The result is that the grid can struggle to adapt at the pace the market is changing. Demand and technology are moving quickly, and the system needs to become more responsive as well.
4. Why are utilities increasingly looking beyond traditional infrastructure expansion to manage reliability challenges?
Utilities are recognizing that reliability doesn’t only come from building more assets. It can also come from operating the system differently.
There is a growing amount of flexibility already connected to the grid through EVs, batteries, and smart thermostats. Historically, those were viewed primarily as customer products, but they can also provide system value.
That creates an opportunity to think differently about reliability. It’s not just about adding more supply; it’s also about coordinating the resources already connected to the system.
5. How are utilities currently using flexible demand programs to reduce peak load and improve grid resilience?
The industry is moving beyond flexibility as something used only during a handful of peak events each year.
Smart thermostats, EV charging, batteries, and connected technologies can respond automatically during periods of grid stress without requiring customers to actively manage energy use.
Customers want lower bills and comfort. Participation works when flexibility becomes simple, and technology handles complexity in the background. That approach has consistently driven stronger engagement and better outcomes.
We’re also seeing greater coordination across the ecosystem to make those resources easier to scale.
Our partnership with Voltus is a good example. The goal is to connect customer flexibility with broader market participation so distributed energy resources can deliver value more consistently and at greater scale. The more seamlessly those resources can participate, the easier it becomes to turn flexibility into a meaningful tool for reliability and resilience.

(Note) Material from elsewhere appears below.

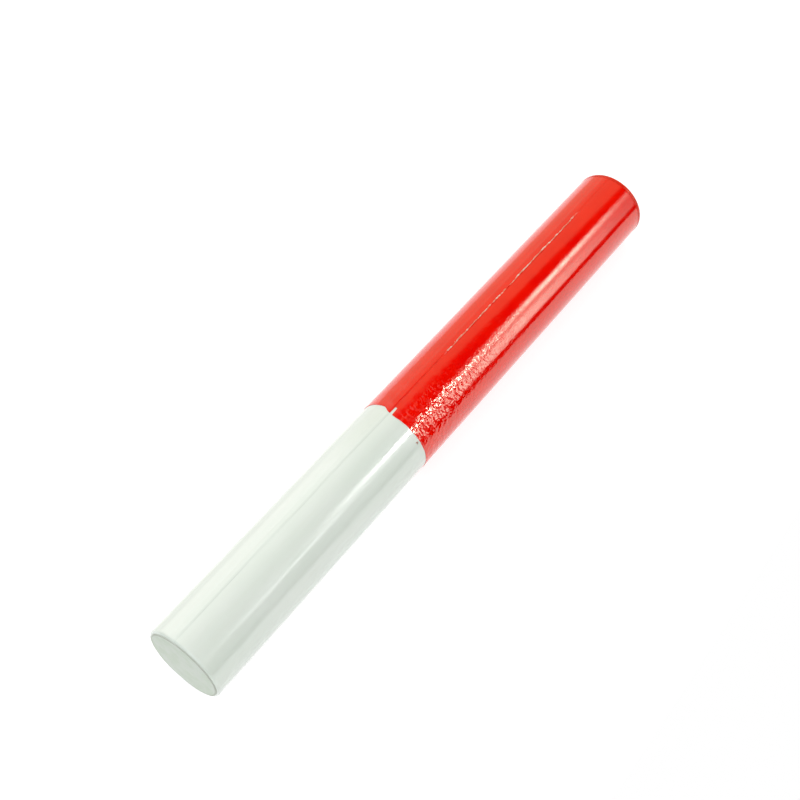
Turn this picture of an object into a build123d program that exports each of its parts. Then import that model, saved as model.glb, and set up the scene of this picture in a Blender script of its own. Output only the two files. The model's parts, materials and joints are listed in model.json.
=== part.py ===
from build123d import *
import os

# A hand-held road flare: a paper stick lying on its side. Millimetres, +Z up.
# The stick's axis runs along X. Its handle end is at -X and its igniter end at +X.
# The origin is midway along the stick, on the surface that it lies on.

# ---- Driving dimensions ----
LENGTH = 263.0              # over all, handle end to the outer face of the cap
OUTER_R = 15.0              # outside of the red sheet and of the cap's flange
PAPER = 0.2                 # a glazed sheet, wound and pasted
CASING_R = OUTER_R - 2 * PAPER
BORE_R = 12.5               # inside of the casing
HANDLE = 111.0              # white paper that shows, from the handle end
LAP = 4.5                   # white paper that runs on under the red

# ---- Handle end ----
ROUND_LENGTH = 0.8          # length over which the rim is rounded
ROUND_DEPTH = 0.5           # how far it has turned in at the very end
DISC_R = 13.9               # pasted over the turned-in edge of the white sheet
DISC_THICK = 0.4
PLUG_LENGTH = 30.0
SPACER_WALL = 1.5

# ---- Fire stop, charge and igniter ----
BULKHEAD_THICK = 3.0
CLAY_LENGTH = 12.0
LINER = 0.3
GRAIN_LENGTH = 134.5
FIRST_FIRE_THICK = 4.0
WASHER_THICK = 1.5
BUTTON_R = 7.4
BUTTON_HEIGHT = 6.0         # from the first-fire layer to the button's crown
BUTTON_CHAMFER = 1.2
BUTTON_GAP = 0.1            # round the button, in the washer

# ---- Striker cap ----
FLANGE_THICK = 1.9
FLANGE_ROUND = 0.9
SEAT_GAP = 0.1              # joint line between the flange and the end of the paper
SKIRT_LENGTH = 9.5
SKIRT_CLEARANCE = 0.08      # radial, a push fit that slides out of the bore
SKIRT_WALL = 1.42
CAP_WALL = 2.0
RING_GROOVE_DEPTH = 0.7
RING_WIDTH = 1.5
RING_SETBACK = 2.5          # from the skirt's free edge to the sealing ring
RING_CLEARANCE = 0.04
RECESS_R = 12.2
RECESS_DEPTH = 2.5
BOARD_THICK = 1.0
COATING_THICK = 0.4
COVER_LIFT_GAP = 0.1        # between the coating and its cover
COVER_THICK = 0.8
COVER_CLEARANCE = 0.3       # radial, round the cover
TAB_WIDTH = 8.0
TAB_THICK = 0.15

# ---- Stations along X ----
HANDLE_X = -LENGTH / 2
CAP_X = LENGTH / 2
BORDER_X = HANDLE_X + HANDLE
LAP_X = BORDER_X + LAP
FLANGE_X = CAP_X - FLANGE_THICK
MOUTH_X = FLANGE_X - SEAT_GAP
RIM_X = HANDLE_X + DISC_THICK
ROUND_X = RIM_X + ROUND_LENGTH
PLUG_X = RIM_X
SPACER_X = PLUG_X + PLUG_LENGTH
GRAIN_X = BORDER_X
CLAY_X = GRAIN_X - CLAY_LENGTH
BULKHEAD_X = CLAY_X - BULKHEAD_THICK
FIRST_FIRE_X = GRAIN_X + GRAIN_LENGTH
WASHER_X = FIRST_FIRE_X + FIRST_FIRE_THICK
BUTTON_TOP_X = WASHER_X + BUTTON_HEIGHT
SKIRT_X = MOUTH_X - SKIRT_LENGTH
RING_X = SKIRT_X + RING_SETBACK
BOARD_X = CAP_X - RECESS_DEPTH
COATING_X = BOARD_X + BOARD_THICK
COVER_X = COATING_X + COATING_THICK + COVER_LIFT_GAP
TAB_X = COVER_X + COVER_THICK

STICK_AXIS = Axis((0, 0, OUTER_R), (1, 0, 0))


def at(x, r):
    """A point of a turned outline, at station x and radius r."""
    return Vector(x, 0, OUTER_R + r)


def turned(*edges):
    """The solid of revolution about the stick's axis of a closed outline."""
    return revolve(make_face(Wire(list(edges))), axis=STICK_AXIS)


def turned_polygon(*points):
    """The same, for an outline of straight runs given as (x, r) pairs."""
    corners = [at(x, r) for x, r in points]
    return turned(*Polyline(*corners, close=True).edges())


def ring(x0, x1, r_out, r_in):
    """A plain tube or washer between two stations."""
    return turned_polygon((x0, r_in), (x1, r_in), (x1, r_out), (x0, r_out))


def disc(x0, x1, r):
    """A plain solid cylinder between two stations."""
    middle = Pos((x0 + x1) / 2, 0, OUTER_R) * Rot(0, 90, 0)
    return middle * Cylinder(r, x1 - x0)


def rim_arc(r, end_x):
    """The arc by which a layer of radius r turns in at the rim, and the radius where it ends.

    Every layer's arc has the same centre, and starts level with the others.
    """
    outer_arc_r = (ROUND_LENGTH**2 + ROUND_DEPTH**2) / (2 * ROUND_DEPTH)
    centre_r = OUTER_R - PAPER - outer_arc_r
    arc_r = r - centre_r
    drop = (arc_r**2 - (ROUND_X - end_x) ** 2) ** 0.5
    end_r = centre_r + drop
    half_turn = ((ROUND_X - end_x) / 2, (arc_r + drop) / 2)
    scale = arc_r / (half_turn[0] ** 2 + half_turn[1] ** 2) ** 0.5
    middle = at(ROUND_X - half_turn[0] * scale, centre_r + half_turn[1] * scale)
    return ThreePointArc(at(ROUND_X, r), middle, at(end_x, end_r)), end_r


def casing_tube():
    """Wound kraft tube, rounded at the handle end and open at the other."""
    end_x = RIM_X + PAPER
    arc, end_r = rim_arc(CASING_R, end_x)
    return turned(
        arc,
        Line(at(end_x, end_r), at(end_x, BORE_R)),
        Line(at(end_x, BORE_R), at(MOUTH_X, BORE_R)),
        Line(at(MOUTH_X, BORE_R), at(MOUTH_X, CASING_R)),
        Line(at(MOUTH_X, CASING_R), at(ROUND_X, CASING_R)),
    )


def white_wrap():
    """Glazed white sheet: round the handle, over the rim and turned in on the casing's end."""
    outer, rim_r = rim_arc(CASING_R + PAPER, RIM_X)
    inner, inner_r = rim_arc(CASING_R, RIM_X + PAPER)
    return turned(
        outer,
        Line(at(RIM_X, rim_r), at(RIM_X, BORE_R)),
        Line(at(RIM_X, BORE_R), at(RIM_X + PAPER, BORE_R)),
        Line(at(RIM_X + PAPER, BORE_R), at(RIM_X + PAPER, inner_r)),
        inner,
        Line(at(ROUND_X, CASING_R), at(LAP_X, CASING_R)),
        Line(at(LAP_X, CASING_R), at(LAP_X, CASING_R + PAPER)),
        Line(at(LAP_X, CASING_R + PAPER), at(ROUND_X, CASING_R + PAPER)),
    )


def red_wrap():
    """Glazed red sheet: over the white sheet's edge, then on the casing, level outside."""
    return turned_polygon(
        (BORDER_X, CASING_R + PAPER),
        (LAP_X, CASING_R + PAPER),
        (LAP_X, CASING_R),
        (MOUTH_X, CASING_R),
        (MOUTH_X, OUTER_R),
        (BORDER_X, OUTER_R),
    )


def igniter_button():
    """Match-head button on the first-fire layer, standing out of the washer's hole."""
    shoulder_x = BUTTON_TOP_X - BUTTON_CHAMFER
    return turned_polygon(
        (WASHER_X, 0),
        (WASHER_X, BUTTON_R),
        (shoulder_x, BUTTON_R),
        (BUTTON_TOP_X, BUTTON_R - BUTTON_CHAMFER),
        (BUTTON_TOP_X, 0),
    )


def striker_cap():
    """Moulded plug: a flange flush with the paper, a skirt in the bore, a recess for the striker."""
    skirt_r = BORE_R - SKIRT_CLEARANCE
    inside_r = skirt_r - SKIRT_WALL
    groove_r = skirt_r - RING_GROOVE_DEPTH
    rounded_x = CAP_X - FLANGE_ROUND
    slant = FLANGE_ROUND * (1 - 0.5**0.5)
    edge = ThreePointArc(
        at(rounded_x, OUTER_R),
        at(CAP_X - slant, OUTER_R - slant),
        at(CAP_X, OUTER_R - FLANGE_ROUND),
    )
    runs = Polyline(
        at(CAP_X, OUTER_R - FLANGE_ROUND),
        at(CAP_X, RECESS_R),
        at(BOARD_X, RECESS_R),
        at(BOARD_X, 0),
        at(BOARD_X - CAP_WALL, 0),
        at(BOARD_X - CAP_WALL, inside_r),
        at(SKIRT_X, inside_r),
        at(SKIRT_X, skirt_r),
        at(RING_X, skirt_r),
        at(RING_X, groove_r),
        at(RING_X + RING_WIDTH, groove_r),
        at(RING_X + RING_WIDTH, skirt_r),
        at(FLANGE_X, skirt_r),
        at(FLANGE_X, OUTER_R),
        at(rounded_x, OUTER_R),
    )
    return turned(edge, *runs.edges())


def cap_seal_ring():
    """Soft ring in the skirt's groove that keeps damp out."""
    skirt_r = BORE_R - SKIRT_CLEARANCE
    return ring(RING_X, RING_X + RING_WIDTH, BORE_R - RING_CLEARANCE, skirt_r - RING_GROOVE_DEPTH)


def cover_pull_tab():
    """Tape pasted flat across the striker cover, to lift it by."""
    length = 2 * (RECESS_R - COVER_CLEARANCE) - TAB_WIDTH
    return Pos(TAB_X + TAB_THICK / 2, 0, OUTER_R) * Box(TAB_THICK, TAB_WIDTH, length)


CHARGE_R = BORE_R - LINER
COVER_R = RECESS_R - COVER_CLEARANCE

NODES = {
    "casing_tube": casing_tube(),
    "white_wrap": white_wrap(),
    "red_wrap": red_wrap(),
    "handle_end_disc": disc(HANDLE_X, RIM_X, DISC_R),
    "handle_plug": disc(PLUG_X, SPACER_X, BORE_R),
    "handle_spacer_tube": ring(SPACER_X, BULKHEAD_X, BORE_R, BORE_R - SPACER_WALL),
    "bulkhead_disc": disc(BULKHEAD_X, CLAY_X, BORE_R),
    "clay_fire_stop": disc(CLAY_X, GRAIN_X, BORE_R),
    "grain_liner": ring(GRAIN_X, WASHER_X, BORE_R, CHARGE_R),
    "flare_grain": disc(GRAIN_X, FIRST_FIRE_X, CHARGE_R),
    "first_fire_layer": disc(FIRST_FIRE_X, WASHER_X, CHARGE_R),
    "retaining_washer": ring(WASHER_X, WASHER_X + WASHER_THICK, BORE_R, BUTTON_R + BUTTON_GAP),
    "igniter_button": igniter_button(),
    "striker_cap": striker_cap(),
    "cap_seal_ring": cap_seal_ring(),
    "striker_board": disc(BOARD_X, COATING_X, RECESS_R),
    "striker_coating": disc(COATING_X, COATING_X + COATING_THICK, COVER_R),
    "striker_cover": disc(COVER_X, TAB_X, COVER_R),
    "cover_pull_tab": cover_pull_tab(),
}

os.makedirs("parts", exist_ok=True)
for name, solid in NODES.items():
    export_step(solid, f"parts/{name}.step")
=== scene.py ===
import json
import math

import bpy
import bmesh
import numpy as np
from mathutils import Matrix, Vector, noise


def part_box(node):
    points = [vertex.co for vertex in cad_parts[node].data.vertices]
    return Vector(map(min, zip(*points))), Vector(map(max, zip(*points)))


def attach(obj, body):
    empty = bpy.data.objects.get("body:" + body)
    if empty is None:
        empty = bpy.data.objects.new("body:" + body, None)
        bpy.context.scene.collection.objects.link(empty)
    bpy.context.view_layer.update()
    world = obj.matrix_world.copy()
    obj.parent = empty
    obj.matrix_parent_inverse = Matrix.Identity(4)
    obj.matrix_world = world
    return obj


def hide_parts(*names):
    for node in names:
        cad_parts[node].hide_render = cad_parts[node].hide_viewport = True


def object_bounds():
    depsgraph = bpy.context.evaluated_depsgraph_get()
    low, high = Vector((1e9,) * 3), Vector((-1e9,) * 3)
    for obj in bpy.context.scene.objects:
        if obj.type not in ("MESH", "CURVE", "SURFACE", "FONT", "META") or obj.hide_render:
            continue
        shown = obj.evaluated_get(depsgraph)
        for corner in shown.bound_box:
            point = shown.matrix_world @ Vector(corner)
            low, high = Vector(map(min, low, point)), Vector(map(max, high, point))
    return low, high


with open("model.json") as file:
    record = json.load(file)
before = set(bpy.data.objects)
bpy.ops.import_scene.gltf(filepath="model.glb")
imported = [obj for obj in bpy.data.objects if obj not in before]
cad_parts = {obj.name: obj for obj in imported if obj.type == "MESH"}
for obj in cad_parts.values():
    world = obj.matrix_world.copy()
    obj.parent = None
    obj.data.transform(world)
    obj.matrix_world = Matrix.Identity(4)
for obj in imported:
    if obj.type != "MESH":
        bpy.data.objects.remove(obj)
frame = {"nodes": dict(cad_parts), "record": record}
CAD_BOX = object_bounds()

# A road flare: a round paper stick, its handle end at -X and its igniter end at +X.
# Angles round the stick are measured from the top (+Z) towards the back (+Y).

MM = 0.001
DEGREE = math.pi / 180


# ---- Sizes and places, from the frame ----

def radius(node):
    """Outer radius of a CAD node that is turned about the stick's axis."""
    low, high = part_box(node)
    return (high.z - low.z) / 2


def span(node):
    """Where a CAD node starts and ends along the stick."""
    low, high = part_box(node)
    return low.x, high.x


OUTER_R = radius("red_wrap")
WHITE_R = radius("white_wrap")
CASING_R = radius("casing_tube")
BORE_R = radius("clay_fire_stop")
AXIS_Z = OUTER_R
HANDLE_X = CAD_BOX[0].x
RIM_X, LAP_X = span("white_wrap")
BORDER_X, MOUTH_X = span("red_wrap")

SHEET = 0.15 * MM            # one turn of the glazed paper, with its paste
PAPER = 0.9 * SHEET          # the paper alone
SEAM = 4.5 * DEGREE          # where the outer edge of both sheets lies
RIM_LENGTH = 0.8 * MM        # length over which the handle end's rim is rounded
RIM_DEPTH = 0.5 * MM         # how far it has turned in at the very end
ROUND_X = RIM_X + RIM_LENGTH
CRACKLE_END = BORDER_X + 32 * MM     # the red glaze is crackled from the border to here
GRAIN_END = BORDER_X + 66 * MM       # and fine-grained on to here
WORN_END = MOUTH_X - 34 * MM         # the worn red seam begins to close up here
SWELL_R = 14 * MM            # radius at which the unevenness of both sheets is taken
SHARP = 35 * DEGREE          # meshes are shaded smooth up to this angle
FILLET_POINTS = 6            # points along each rounded corner of a turned outline


# ---- Mesh helpers ----

def ease(value, start, end):
    """0 before start, 1 after end, and smooth between them. Takes numbers or arrays."""
    share = np.clip((np.asarray(value, float) - start) / (end - start), 0, 1)
    return share * share * (3 - 2 * share)


def wave(size, *point):
    """Smooth noise between -1 and 1 whose features are about size across."""
    return noise.noise(Vector(point) / size)


def round_stick(x, r, angle):
    """Points at station x, radius r and an angle round the stick, as an array of coordinates."""
    x, r, angle = np.broadcast_arrays(x, r, angle)
    return np.stack([x, r * np.sin(angle), AXIS_Z + r * np.cos(angle)], axis=-1)


def section(angle, r):
    """(y, z) from the stick's axis of a point at an angle and a radius."""
    return r * math.sin(angle), r * math.cos(angle)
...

6. What technologies and market structures are enabling more coordinated use of distributed energy assets?
Software increasingly acts as the connective layer.
Connected devices, optimization tools, forecasting capabilities, and aggregation platforms make it possible to coordinate distributed resources at a much larger scale. Virtual power plants are one example because they allow thousands of smaller assets to collectively provide measurable system value.
The bigger shift is moving beyond disconnected programs and toward a more coordinated system. Historically, customer devices, utility programs, and grid operations often operated separately. The opportunity is bringing those pieces together so distributed resources can participate in ways that are simpler for customers and more useful for the grid.
Our recent majority stake in Uplight reflects that broader view. We see flexibility becoming less of a standalone program and more of an operating capability for utilities. If customer technologies can be coordinated more intelligently and integrated more directly into grid operations, they can become a much more meaningful tool for resilience and system efficiency.
7. Are current utility business models aligned with scaling flexible demand and virtual power plants?
Utilities are operating within structures that were designed around a very different system.
Many of today’s market structures were designed for a grid built around centralized generation and predictable demand patterns. Flexible demand creates value differently because it optimizes resources already connected to the system.
The grid is becoming more dynamic, and customers are becoming more active participants in it. That means business models increasingly need to recognize the value created by coordination, flexibility, and customer participation alongside traditional infrastructure investment.
The opportunity is making sure markets reward outcomes. If flexibility improves reliability, lowers costs, and creates a better customer experience, those benefits should be reflected in how value gets recognized across the system.
8. What regulatory or market design issues are slowing the adoption of distributed energy participation?
Distributed resources still operate across a patchwork of rules, compensation structures, and participation requirements that can vary significantly from market to market.
That complexity matters because scale depends on repeatability. It becomes much harder to build customer experiences and flexibility programs that work broadly when participation looks different everywhere. Customers don’t think in terms of market design. They expect simple experiences and clear value.
The opportunity is creating more consistent pathways for distributed resources to participate and provide value. The easier it becomes to integrate flexibility into the system, the easier it becomes to scale participation and unlock benefits for both customers and the grid.